WHAT THE TASK ASKS: Take the material and output all of it exactly.

GIVEN DATA:
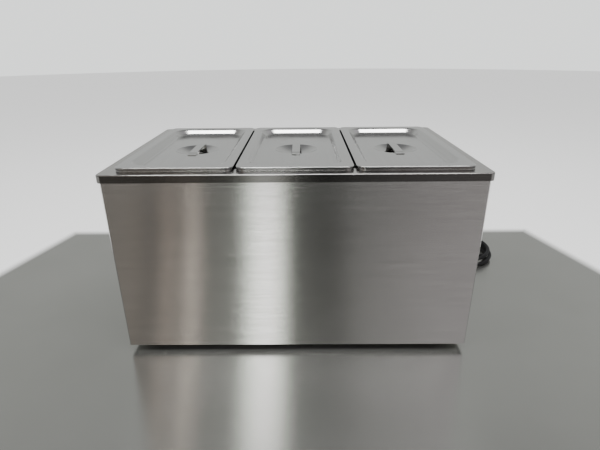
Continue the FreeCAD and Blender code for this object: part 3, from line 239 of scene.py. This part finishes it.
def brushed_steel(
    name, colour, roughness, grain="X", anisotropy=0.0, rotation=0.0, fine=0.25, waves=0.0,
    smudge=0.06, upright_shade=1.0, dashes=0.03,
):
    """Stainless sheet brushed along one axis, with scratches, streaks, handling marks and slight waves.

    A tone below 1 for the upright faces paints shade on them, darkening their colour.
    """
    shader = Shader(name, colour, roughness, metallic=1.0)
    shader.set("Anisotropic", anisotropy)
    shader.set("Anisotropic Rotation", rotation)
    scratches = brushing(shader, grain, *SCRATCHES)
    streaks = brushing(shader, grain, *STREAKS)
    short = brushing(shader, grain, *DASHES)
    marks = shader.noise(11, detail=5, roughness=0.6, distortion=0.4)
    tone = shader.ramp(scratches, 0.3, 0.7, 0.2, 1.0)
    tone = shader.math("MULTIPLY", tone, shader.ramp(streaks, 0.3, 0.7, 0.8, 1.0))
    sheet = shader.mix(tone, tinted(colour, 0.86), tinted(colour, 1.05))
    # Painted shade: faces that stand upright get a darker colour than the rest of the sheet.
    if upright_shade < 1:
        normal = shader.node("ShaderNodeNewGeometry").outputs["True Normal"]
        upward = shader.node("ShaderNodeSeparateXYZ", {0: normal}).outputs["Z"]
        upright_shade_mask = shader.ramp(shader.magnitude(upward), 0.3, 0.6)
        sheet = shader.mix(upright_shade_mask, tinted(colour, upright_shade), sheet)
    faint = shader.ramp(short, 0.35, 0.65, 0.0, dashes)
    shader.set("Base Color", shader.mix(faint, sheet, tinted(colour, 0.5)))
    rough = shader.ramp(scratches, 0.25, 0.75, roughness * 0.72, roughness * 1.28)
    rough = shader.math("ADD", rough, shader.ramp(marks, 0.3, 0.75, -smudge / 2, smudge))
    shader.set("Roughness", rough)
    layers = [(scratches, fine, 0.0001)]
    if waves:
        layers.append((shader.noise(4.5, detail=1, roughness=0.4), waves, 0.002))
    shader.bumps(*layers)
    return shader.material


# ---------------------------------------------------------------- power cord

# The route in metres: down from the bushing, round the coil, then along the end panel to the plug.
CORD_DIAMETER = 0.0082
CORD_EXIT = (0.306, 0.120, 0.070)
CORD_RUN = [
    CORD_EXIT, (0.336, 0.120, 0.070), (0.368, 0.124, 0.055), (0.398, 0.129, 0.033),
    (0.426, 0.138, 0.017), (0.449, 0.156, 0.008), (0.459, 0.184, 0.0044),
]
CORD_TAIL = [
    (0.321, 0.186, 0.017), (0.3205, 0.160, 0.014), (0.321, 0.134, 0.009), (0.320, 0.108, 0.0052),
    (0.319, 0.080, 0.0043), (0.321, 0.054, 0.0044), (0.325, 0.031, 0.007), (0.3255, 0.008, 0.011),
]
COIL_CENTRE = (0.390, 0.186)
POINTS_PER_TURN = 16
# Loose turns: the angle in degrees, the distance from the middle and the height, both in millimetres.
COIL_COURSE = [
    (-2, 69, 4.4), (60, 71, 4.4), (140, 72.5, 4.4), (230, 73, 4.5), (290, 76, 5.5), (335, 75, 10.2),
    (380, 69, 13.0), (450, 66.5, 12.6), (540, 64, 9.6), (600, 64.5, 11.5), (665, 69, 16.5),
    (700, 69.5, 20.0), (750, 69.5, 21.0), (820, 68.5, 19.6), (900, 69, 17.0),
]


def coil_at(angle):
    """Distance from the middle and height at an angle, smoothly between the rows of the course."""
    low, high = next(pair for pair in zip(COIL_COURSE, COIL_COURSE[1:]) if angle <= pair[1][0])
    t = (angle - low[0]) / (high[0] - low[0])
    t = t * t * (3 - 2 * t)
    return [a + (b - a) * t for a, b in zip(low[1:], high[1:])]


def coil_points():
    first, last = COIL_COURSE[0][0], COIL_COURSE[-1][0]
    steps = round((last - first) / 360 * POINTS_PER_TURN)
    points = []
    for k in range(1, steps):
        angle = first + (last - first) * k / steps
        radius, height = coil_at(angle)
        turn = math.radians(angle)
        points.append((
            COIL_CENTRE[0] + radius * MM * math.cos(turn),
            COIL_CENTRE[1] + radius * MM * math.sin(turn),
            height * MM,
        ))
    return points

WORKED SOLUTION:
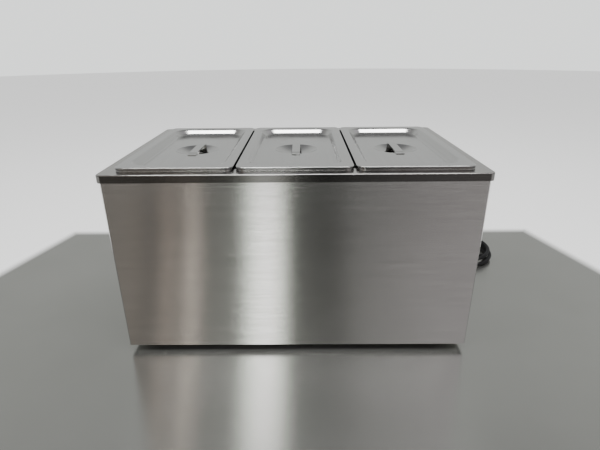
Continue the FreeCAD and Blender code for this object: part 3, from line 239 of scene.py. This part finishes it.
def brushed_steel(
    name, colour, roughness, grain="X", anisotropy=0.0, rotation=0.0, fine=0.25, waves=0.0,
    smudge=0.06, upright_shade=1.0, dashes=0.03,
):
    """Stainless sheet brushed along one axis, with scratches, streaks, handling marks and slight waves.

    A tone below 1 for the upright faces paints shade on them, darkening their colour.
    """
    shader = Shader(name, colour, roughness, metallic=1.0)
    shader.set("Anisotropic", anisotropy)
    shader.set("Anisotropic Rotation", rotation)
    scratches = brushing(shader, grain, *SCRATCHES)
    streaks = brushing(shader, grain, *STREAKS)
    short = brushing(shader, grain, *DASHES)
    marks = shader.noise(11, detail=5, roughness=0.6, distortion=0.4)
    tone = shader.ramp(scratches, 0.3, 0.7, 0.2, 1.0)
    tone = shader.math("MULTIPLY", tone, shader.ramp(streaks, 0.3, 0.7, 0.8, 1.0))
    sheet = shader.mix(tone, tinted(colour, 0.86), tinted(colour, 1.05))
    # Painted shade: faces that stand upright get a darker colour than the rest of the sheet.
    if upright_shade < 1:
        normal = shader.node("ShaderNodeNewGeometry").outputs["True Normal"]
        upward = shader.node("ShaderNodeSeparateXYZ", {0: normal}).outputs["Z"]
        upright_shade_mask = shader.ramp(shader.magnitude(upward), 0.3, 0.6)
        sheet = shader.mix(upright_shade_mask, tinted(colour, upright_shade), sheet)
    faint = shader.ramp(short, 0.35, 0.65, 0.0, dashes)
    shader.set("Base Color", shader.mix(faint, sheet, tinted(colour, 0.5)))
    rough = shader.ramp(scratches, 0.25, 0.75, roughness * 0.72, roughness * 1.28)
    rough = shader.math("ADD", rough, shader.ramp(marks, 0.3, 0.75, -smudge / 2, smudge))
    shader.set("Roughness", rough)
    layers = [(scratches, fine, 0.0001)]
    if waves:
        layers.append((shader.noise(4.5, detail=1, roughness=0.4), waves, 0.002))
    shader.bumps(*layers)
    return shader.material


# ---------------------------------------------------------------- power cord

# The route in metres: down from the bushing, round the coil, then along the end panel to the plug.
CORD_DIAMETER = 0.0082
CORD_EXIT = (0.306, 0.120, 0.070)
CORD_RUN = [
    CORD_EXIT, (0.336, 0.120, 0.070), (0.368, 0.124, 0.055), (0.398, 0.129, 0.033),
    (0.426, 0.138, 0.017), (0.449, 0.156, 0.008), (0.459, 0.184, 0.0044),
]
CORD_TAIL = [
    (0.321, 0.186, 0.017), (0.3205, 0.160, 0.014), (0.321, 0.134, 0.009), (0.320, 0.108, 0.0052),
    (0.319, 0.080, 0.0043), (0.321, 0.054, 0.0044), (0.325, 0.031, 0.007), (0.3255, 0.008, 0.011),
]
COIL_CENTRE = (0.390, 0.186)
POINTS_PER_TURN = 16
# Loose turns: the angle in degrees, the distance from the middle and the height, both in millimetres.
COIL_COURSE = [
    (-2, 69, 4.4), (60, 71, 4.4), (140, 72.5, 4.4), (230, 73, 4.5), (290, 76, 5.5), (335, 75, 10.2),
    (380, 69, 13.0), (450, 66.5, 12.6), (540, 64, 9.6), (600, 64.5, 11.5), (665, 69, 16.5),
    (700, 69.5, 20.0), (750, 69.5, 21.0), (820, 68.5, 19.6), (900, 69, 17.0),
]


def coil_at(angle):
    """Distance from the middle and height at an angle, smoothly between the rows of the course."""
    low, high = next(pair for pair in zip(COIL_COURSE, COIL_COURSE[1:]) if angle <= pair[1][0])
    t = (angle - low[0]) / (high[0] - low[0])
    t = t * t * (3 - 2 * t)
    return [a + (b - a) * t for a, b in zip(low[1:], high[1:])]


def coil_points():
    first, last = COIL_COURSE[0][0], COIL_COURSE[-1][0]
    steps = round((last - first) / 360 * POINTS_PER_TURN)
    points = []
    for k in range(1, steps):
        angle = first + (last - first) * k / steps
        radius, height = coil_at(angle)
        turn = math.radians(angle)
        points.append((
            COIL_CENTRE[0] + radius * MM * math.cos(turn),
            COIL_CENTRE[1] + radius * MM * math.sin(turn),
            height * MM,
        ))
    return points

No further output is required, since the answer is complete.